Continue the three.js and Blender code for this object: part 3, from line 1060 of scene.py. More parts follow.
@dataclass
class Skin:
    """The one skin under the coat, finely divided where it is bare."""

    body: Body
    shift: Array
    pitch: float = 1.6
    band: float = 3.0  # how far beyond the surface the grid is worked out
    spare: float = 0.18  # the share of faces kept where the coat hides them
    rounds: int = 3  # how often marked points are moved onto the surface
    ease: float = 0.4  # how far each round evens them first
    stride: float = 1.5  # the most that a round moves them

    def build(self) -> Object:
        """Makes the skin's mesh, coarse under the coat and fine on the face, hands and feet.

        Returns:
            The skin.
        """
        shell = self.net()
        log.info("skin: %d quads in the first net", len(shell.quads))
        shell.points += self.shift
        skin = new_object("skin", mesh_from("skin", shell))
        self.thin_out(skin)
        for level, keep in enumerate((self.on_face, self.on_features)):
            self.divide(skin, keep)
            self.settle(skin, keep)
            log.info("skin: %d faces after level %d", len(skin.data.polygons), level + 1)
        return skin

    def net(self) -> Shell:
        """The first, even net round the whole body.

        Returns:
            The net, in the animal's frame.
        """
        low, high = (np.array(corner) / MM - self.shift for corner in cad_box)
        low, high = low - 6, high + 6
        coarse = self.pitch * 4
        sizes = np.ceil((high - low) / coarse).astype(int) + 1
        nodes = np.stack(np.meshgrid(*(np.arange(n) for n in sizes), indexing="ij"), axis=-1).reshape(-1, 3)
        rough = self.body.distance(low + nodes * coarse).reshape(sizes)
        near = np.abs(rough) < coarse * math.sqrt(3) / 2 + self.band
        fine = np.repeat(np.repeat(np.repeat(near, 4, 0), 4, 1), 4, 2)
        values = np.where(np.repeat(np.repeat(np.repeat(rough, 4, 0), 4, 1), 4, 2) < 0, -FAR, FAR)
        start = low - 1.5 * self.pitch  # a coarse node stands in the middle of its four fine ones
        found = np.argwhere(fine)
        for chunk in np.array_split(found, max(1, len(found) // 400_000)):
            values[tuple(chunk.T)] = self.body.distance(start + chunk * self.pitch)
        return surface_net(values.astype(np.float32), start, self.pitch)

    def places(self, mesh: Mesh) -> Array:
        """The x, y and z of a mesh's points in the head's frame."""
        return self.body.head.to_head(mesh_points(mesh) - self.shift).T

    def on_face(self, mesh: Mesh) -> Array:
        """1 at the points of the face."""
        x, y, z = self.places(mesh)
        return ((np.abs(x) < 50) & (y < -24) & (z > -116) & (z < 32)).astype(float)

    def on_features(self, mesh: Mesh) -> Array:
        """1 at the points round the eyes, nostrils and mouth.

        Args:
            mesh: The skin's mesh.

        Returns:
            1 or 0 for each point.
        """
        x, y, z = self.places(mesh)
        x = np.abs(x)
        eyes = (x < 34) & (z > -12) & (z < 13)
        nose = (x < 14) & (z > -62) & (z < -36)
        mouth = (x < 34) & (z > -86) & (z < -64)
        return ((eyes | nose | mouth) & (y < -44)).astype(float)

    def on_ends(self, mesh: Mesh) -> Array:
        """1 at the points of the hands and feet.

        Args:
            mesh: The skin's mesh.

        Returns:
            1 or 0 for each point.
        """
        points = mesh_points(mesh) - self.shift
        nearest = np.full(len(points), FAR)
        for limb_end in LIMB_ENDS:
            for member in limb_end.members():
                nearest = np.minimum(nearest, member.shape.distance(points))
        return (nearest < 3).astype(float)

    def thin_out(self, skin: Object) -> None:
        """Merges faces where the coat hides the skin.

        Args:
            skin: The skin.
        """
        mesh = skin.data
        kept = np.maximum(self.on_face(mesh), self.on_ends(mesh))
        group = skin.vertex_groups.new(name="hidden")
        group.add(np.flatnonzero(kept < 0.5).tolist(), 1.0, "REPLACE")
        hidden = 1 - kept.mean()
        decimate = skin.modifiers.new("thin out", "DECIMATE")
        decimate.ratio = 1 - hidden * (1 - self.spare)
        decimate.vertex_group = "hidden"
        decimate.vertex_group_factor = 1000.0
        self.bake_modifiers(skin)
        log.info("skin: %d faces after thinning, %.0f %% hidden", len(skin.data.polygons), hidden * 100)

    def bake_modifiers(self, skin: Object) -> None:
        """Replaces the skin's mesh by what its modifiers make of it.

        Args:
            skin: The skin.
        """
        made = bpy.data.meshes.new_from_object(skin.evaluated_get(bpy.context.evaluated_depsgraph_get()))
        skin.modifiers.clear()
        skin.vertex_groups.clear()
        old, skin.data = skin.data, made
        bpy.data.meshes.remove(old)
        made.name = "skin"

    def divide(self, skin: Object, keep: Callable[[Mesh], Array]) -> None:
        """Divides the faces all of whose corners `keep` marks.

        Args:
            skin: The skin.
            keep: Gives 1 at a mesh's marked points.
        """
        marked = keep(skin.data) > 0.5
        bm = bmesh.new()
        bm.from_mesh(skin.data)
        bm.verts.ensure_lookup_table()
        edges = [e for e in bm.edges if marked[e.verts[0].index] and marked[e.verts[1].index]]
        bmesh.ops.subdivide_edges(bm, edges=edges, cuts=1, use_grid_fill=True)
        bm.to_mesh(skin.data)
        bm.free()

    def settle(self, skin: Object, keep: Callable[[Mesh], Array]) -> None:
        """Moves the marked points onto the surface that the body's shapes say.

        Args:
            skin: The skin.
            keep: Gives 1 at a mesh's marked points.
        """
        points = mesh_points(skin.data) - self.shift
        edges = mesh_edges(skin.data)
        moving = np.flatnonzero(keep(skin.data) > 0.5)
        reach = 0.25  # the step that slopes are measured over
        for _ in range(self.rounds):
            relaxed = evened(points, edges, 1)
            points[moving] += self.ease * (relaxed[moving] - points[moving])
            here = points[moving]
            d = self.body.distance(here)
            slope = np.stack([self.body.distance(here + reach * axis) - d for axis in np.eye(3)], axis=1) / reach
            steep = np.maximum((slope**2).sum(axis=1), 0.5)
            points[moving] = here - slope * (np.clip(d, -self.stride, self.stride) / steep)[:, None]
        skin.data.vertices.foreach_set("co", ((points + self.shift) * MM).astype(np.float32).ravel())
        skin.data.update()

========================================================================

Task → Starting at the first line of the data above, please restate word for word every line up to and including the one that holds "the whole body.", and add nothing else.

Result of the task →
Continue the three.js and Blender code for this object: part 3, from line 1060 of scene.py. More parts follow.
@dataclass
class Skin:
    """The one skin under the coat, finely divided where it is bare."""

    body: Body
    shift: Array
    pitch: float = 1.6
    band: float = 3.0  # how far beyond the surface the grid is worked out
    spare: float = 0.18  # the share of faces kept where the coat hides them
    rounds: int = 3  # how often marked points are moved onto the surface
    ease: float = 0.4  # how far each round evens them first
    stride: float = 1.5  # the most that a round moves them

    def build(self) -> Object:
        """Makes the skin's mesh, coarse under the coat and fine on the face, hands and feet.

        Returns:
            The skin.
        """
        shell = self.net()
        log.info("skin: %d quads in the first net", len(shell.quads))
        shell.points += self.shift
        skin = new_object("skin", mesh_from("skin", shell))
        self.thin_out(skin)
        for level, keep in enumerate((self.on_face, self.on_features)):
            self.divide(skin, keep)
            self.settle(skin, keep)
            log.info("skin: %d faces after level %d", len(skin.data.polygons), level + 1)
        return skin

    def net(self) -> Shell:
        """The first, even net round the whole body.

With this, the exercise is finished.